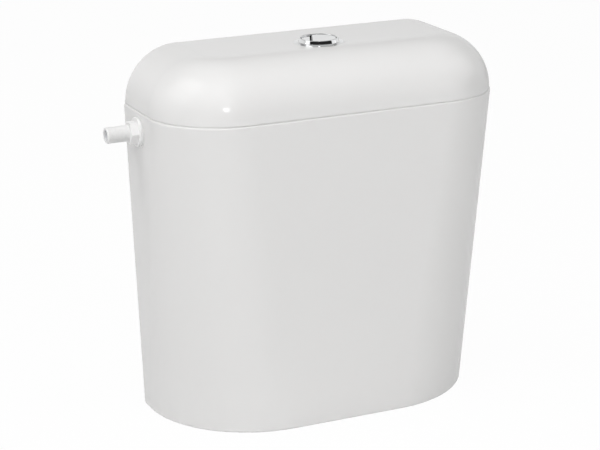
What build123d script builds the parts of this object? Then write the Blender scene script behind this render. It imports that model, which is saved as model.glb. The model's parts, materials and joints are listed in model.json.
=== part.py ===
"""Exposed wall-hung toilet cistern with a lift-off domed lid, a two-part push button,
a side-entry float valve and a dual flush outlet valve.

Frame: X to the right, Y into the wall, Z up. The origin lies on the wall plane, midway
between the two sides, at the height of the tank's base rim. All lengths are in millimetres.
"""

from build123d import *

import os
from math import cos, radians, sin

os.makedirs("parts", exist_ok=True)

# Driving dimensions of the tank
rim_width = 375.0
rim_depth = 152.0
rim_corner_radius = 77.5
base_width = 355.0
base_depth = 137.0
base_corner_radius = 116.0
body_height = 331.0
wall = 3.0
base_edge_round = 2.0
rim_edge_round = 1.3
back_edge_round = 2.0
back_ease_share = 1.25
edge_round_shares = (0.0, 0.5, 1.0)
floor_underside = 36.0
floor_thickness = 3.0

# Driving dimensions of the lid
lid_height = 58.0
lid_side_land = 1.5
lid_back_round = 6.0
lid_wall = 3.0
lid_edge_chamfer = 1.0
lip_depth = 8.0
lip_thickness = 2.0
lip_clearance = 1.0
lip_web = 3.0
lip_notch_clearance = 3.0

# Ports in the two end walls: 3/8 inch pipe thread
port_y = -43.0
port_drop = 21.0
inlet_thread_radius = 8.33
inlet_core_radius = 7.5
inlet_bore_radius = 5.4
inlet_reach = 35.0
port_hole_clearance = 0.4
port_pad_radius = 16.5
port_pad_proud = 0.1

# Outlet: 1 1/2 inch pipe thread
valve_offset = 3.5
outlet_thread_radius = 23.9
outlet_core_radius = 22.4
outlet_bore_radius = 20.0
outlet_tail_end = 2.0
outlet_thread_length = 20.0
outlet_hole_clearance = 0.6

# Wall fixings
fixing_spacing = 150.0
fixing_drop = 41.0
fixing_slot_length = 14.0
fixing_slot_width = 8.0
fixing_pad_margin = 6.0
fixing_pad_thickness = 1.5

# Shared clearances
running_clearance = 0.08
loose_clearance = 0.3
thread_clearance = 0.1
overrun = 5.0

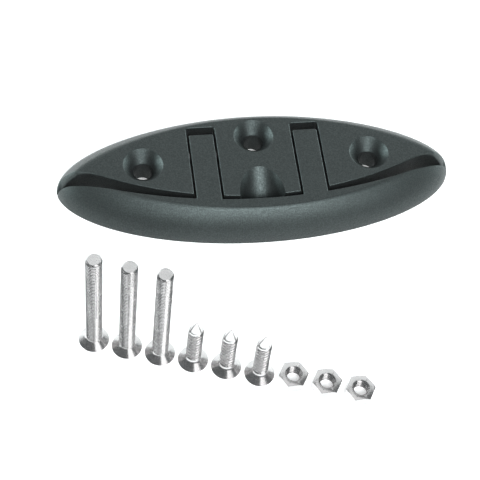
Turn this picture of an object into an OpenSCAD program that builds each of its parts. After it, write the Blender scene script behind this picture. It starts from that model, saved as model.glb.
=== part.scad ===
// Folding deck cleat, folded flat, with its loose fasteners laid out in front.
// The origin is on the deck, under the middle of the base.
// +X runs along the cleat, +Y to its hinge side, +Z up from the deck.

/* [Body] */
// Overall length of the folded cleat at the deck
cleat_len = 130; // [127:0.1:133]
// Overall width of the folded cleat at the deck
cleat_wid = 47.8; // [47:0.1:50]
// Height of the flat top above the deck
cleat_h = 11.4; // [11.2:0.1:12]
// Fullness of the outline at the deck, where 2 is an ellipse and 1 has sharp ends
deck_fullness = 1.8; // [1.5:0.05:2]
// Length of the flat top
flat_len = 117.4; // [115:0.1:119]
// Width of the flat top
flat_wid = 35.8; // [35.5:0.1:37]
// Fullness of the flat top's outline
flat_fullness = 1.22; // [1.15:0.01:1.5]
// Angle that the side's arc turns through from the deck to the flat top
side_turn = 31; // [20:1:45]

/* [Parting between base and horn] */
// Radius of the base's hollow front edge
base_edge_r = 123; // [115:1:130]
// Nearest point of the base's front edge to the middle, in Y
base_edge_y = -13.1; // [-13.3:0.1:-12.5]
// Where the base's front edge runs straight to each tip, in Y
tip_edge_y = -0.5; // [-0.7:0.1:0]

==

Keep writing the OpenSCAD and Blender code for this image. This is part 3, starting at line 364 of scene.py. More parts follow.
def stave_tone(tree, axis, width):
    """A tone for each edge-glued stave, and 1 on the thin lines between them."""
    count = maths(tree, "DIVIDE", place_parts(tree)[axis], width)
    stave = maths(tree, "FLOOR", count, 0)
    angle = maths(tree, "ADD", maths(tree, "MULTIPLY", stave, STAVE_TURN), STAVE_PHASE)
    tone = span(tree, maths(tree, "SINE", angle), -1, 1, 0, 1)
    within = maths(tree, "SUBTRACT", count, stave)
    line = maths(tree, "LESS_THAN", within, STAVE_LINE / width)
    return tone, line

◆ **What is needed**
Above are the records; print exactly the lines from the line with "Keep writing the" to the line with "return tone, line", including both, and nothing else.

◆ **Written answer**
Keep writing the OpenSCAD and Blender code for this image. This is part 3, starting at line 364 of scene.py. More parts follow.
def stave_tone(tree, axis, width):
    """A tone for each edge-glued stave, and 1 on the thin lines between them."""
    count = maths(tree, "DIVIDE", place_parts(tree)[axis], width)
    stave = maths(tree, "FLOOR", count, 0)
    angle = maths(tree, "ADD", maths(tree, "MULTIPLY", stave, STAVE_TURN), STAVE_PHASE)
    tone = span(tree, maths(tree, "SINE", angle), -1, 1, 0, 1)
    within = maths(tree, "SUBTRACT", count, stave)
    line = maths(tree, "LESS_THAN", within, STAVE_LINE / width)
    return tone, line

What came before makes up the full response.